STATED PROBLEM
Repeat, exactly as written, every line from the one holding "lip[1:] + outside[::-1], opal_glass())" through the one holding "obj.matrix_parent_inverse = Matrix.Identity(4)". Leave out all other lines.

MATERIAL FOR THIS TASK
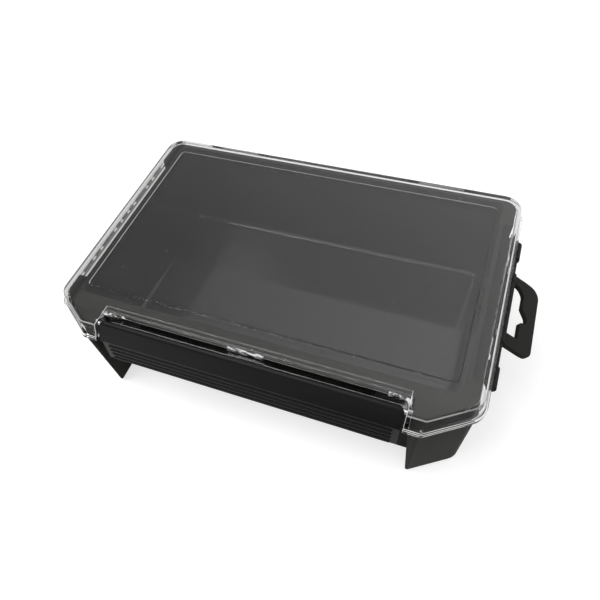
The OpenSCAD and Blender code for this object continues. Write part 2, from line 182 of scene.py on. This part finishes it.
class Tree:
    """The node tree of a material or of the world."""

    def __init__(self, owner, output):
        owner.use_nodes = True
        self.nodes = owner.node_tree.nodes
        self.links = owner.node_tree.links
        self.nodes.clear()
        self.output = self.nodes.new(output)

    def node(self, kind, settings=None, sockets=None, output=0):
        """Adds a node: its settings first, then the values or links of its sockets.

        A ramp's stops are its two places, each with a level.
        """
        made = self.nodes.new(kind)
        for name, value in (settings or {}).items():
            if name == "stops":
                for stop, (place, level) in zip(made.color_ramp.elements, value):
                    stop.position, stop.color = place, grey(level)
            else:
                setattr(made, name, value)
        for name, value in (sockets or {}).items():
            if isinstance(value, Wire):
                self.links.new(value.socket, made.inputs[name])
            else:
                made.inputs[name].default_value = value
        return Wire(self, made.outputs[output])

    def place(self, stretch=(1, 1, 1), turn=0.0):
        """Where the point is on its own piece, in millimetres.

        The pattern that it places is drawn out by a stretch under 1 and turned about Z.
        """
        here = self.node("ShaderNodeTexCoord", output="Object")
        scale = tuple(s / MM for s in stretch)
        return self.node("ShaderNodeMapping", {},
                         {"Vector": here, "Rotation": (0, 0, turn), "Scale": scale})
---
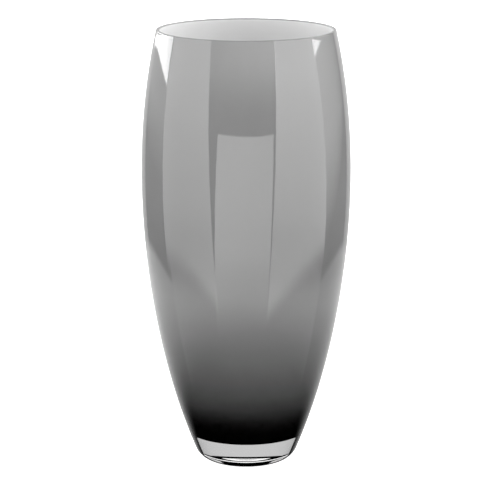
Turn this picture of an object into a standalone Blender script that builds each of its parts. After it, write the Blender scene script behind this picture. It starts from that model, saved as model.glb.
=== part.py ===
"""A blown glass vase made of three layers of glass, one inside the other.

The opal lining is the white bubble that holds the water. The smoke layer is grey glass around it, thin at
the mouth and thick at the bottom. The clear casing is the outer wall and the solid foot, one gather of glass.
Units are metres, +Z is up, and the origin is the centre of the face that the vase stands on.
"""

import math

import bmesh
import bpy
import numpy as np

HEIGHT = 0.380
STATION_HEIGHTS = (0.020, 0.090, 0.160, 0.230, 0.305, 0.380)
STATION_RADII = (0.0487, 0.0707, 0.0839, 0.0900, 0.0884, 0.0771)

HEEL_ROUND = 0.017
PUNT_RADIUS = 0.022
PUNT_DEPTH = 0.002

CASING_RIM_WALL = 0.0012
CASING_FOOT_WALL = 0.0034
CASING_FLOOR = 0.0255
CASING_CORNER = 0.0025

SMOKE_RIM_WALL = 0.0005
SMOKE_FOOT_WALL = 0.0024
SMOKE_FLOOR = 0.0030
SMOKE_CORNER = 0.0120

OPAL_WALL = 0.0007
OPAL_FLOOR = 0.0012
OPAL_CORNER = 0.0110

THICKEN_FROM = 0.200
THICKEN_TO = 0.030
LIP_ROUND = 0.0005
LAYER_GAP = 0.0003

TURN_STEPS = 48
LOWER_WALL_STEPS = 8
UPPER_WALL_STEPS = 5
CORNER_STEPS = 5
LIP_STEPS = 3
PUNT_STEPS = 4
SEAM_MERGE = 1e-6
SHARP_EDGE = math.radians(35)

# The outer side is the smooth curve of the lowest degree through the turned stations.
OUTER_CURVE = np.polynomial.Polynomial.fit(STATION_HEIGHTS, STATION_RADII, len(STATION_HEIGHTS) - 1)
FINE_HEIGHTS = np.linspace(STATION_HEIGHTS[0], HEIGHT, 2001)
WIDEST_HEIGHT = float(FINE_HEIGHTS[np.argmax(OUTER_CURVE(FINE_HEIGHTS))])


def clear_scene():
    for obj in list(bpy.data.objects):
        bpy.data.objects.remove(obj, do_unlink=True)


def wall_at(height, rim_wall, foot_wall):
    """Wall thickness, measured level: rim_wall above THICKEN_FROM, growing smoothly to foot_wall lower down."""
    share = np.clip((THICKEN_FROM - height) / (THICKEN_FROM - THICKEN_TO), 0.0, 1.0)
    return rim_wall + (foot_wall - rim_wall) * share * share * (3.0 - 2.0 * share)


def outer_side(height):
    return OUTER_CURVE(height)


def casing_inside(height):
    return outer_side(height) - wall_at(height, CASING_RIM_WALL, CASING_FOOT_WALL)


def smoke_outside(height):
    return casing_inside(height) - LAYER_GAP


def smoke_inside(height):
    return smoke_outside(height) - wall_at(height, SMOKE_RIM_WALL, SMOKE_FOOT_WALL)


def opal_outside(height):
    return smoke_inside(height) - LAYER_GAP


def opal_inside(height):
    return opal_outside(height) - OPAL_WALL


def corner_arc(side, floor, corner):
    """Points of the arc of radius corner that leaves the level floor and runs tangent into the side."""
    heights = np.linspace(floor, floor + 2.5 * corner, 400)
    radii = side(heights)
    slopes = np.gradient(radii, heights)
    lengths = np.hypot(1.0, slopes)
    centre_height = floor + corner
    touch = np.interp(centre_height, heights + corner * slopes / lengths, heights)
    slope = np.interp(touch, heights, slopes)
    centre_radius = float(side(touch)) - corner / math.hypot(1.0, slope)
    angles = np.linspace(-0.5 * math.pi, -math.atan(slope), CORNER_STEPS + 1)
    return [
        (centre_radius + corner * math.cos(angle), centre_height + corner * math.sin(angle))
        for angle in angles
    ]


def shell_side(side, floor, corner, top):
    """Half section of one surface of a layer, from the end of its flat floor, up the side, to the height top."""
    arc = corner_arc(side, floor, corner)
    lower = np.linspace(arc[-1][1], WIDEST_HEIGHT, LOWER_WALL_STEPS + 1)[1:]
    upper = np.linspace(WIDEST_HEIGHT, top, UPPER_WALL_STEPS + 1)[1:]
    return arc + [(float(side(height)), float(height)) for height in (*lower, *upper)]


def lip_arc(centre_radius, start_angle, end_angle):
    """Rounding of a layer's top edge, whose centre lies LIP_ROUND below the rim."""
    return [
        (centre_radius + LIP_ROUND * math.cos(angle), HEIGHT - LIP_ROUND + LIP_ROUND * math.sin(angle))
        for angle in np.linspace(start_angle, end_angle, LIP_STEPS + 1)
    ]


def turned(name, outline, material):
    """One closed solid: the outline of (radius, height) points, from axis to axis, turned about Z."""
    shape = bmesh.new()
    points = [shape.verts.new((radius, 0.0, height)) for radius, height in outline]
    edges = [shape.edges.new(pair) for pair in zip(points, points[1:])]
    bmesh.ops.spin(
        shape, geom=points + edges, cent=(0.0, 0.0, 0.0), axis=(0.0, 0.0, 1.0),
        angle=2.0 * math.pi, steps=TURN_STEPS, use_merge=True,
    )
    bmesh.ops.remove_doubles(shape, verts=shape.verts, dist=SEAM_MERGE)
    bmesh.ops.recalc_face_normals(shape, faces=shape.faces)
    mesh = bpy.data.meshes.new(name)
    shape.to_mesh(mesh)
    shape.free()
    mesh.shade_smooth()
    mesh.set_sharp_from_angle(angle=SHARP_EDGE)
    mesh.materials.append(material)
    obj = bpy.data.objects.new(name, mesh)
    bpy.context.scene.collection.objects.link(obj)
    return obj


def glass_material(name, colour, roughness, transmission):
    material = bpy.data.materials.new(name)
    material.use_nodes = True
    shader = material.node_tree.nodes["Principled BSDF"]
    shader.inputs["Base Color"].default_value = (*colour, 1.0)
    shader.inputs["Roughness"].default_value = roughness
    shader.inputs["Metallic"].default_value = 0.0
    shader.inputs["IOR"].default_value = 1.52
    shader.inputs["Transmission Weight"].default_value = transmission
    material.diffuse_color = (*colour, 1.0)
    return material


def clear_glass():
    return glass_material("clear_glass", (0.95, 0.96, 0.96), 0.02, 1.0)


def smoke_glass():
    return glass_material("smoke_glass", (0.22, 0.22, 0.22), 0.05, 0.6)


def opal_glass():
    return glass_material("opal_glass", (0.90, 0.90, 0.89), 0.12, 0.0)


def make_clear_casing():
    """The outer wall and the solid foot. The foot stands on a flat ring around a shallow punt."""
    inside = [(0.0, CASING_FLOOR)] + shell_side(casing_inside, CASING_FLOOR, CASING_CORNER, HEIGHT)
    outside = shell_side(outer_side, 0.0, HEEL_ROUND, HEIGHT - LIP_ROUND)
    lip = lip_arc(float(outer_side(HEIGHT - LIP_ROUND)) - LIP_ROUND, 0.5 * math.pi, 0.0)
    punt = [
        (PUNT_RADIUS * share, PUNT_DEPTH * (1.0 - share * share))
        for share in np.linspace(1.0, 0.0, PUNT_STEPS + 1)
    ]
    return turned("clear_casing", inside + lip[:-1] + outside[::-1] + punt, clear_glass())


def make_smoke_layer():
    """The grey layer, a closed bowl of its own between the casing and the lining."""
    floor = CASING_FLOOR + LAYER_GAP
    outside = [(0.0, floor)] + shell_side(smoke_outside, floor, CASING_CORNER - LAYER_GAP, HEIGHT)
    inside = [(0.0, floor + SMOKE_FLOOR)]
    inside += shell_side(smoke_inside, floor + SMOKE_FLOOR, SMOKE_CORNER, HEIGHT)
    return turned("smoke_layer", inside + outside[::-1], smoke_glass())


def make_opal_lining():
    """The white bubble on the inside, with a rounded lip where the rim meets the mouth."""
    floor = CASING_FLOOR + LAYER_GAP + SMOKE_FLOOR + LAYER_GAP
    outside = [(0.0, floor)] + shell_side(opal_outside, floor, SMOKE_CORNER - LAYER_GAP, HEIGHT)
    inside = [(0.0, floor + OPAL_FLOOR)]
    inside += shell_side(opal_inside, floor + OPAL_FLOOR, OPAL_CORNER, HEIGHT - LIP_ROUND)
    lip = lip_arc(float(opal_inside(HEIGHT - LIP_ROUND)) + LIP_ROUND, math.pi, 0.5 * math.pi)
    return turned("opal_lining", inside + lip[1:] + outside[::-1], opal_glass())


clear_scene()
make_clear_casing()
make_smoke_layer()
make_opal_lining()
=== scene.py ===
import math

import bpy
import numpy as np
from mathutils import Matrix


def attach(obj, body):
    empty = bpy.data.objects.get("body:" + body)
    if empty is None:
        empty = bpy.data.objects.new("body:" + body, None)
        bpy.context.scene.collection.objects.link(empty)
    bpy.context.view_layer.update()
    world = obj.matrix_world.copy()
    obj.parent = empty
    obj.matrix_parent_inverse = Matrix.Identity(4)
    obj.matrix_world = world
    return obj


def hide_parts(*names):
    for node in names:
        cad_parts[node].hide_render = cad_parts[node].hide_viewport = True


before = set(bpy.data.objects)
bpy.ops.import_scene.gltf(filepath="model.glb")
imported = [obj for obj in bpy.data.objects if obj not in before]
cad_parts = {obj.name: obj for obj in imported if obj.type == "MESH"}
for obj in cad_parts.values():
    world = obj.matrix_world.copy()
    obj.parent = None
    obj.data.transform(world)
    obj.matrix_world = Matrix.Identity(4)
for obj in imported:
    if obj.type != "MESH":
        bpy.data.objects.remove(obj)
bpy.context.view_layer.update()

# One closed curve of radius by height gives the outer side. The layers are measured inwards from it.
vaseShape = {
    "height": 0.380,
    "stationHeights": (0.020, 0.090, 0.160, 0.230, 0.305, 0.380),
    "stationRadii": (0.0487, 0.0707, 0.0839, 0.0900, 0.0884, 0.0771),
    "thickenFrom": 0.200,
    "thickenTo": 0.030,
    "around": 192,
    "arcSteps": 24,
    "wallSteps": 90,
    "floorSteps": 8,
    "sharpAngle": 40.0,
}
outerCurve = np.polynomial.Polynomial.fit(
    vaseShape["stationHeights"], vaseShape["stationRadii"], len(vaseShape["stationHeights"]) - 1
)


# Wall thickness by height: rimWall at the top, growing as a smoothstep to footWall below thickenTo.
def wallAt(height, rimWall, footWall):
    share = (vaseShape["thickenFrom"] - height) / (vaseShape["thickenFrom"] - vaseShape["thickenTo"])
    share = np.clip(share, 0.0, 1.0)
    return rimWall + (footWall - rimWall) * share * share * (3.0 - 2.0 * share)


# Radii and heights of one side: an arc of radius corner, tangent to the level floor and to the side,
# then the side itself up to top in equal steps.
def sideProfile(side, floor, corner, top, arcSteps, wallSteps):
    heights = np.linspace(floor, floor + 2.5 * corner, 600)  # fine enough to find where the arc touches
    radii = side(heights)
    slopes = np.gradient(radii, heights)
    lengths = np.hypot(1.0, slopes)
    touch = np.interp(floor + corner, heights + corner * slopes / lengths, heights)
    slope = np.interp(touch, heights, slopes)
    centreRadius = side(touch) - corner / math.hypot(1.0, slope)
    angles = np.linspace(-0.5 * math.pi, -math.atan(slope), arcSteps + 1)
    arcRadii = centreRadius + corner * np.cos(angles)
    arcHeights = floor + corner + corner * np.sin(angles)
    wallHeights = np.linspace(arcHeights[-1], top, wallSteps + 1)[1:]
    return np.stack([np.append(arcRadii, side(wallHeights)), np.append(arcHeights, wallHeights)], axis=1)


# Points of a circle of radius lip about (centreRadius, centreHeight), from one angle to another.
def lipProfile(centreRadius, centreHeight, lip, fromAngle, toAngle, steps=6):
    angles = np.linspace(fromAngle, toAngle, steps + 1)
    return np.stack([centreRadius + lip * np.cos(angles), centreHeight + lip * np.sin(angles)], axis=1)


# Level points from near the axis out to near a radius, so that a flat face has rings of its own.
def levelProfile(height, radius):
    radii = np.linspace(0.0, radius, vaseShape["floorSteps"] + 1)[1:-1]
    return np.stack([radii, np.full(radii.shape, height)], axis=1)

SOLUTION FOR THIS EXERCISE
    return turned("opal_lining", inside + lip[1:] + outside[::-1], opal_glass())


clear_scene()
make_clear_casing()
make_smoke_layer()
make_opal_lining()
=== scene.py ===
import math

import bpy
import numpy as np
from mathutils import Matrix


def attach(obj, body):
    empty = bpy.data.objects.get("body:" + body)
    if empty is None:
        empty = bpy.data.objects.new("body:" + body, None)
        bpy.context.scene.collection.objects.link(empty)
    bpy.context.view_layer.update()
    world = obj.matrix_world.copy()
    obj.parent = empty
    obj.matrix_parent_inverse = Matrix.Identity(4)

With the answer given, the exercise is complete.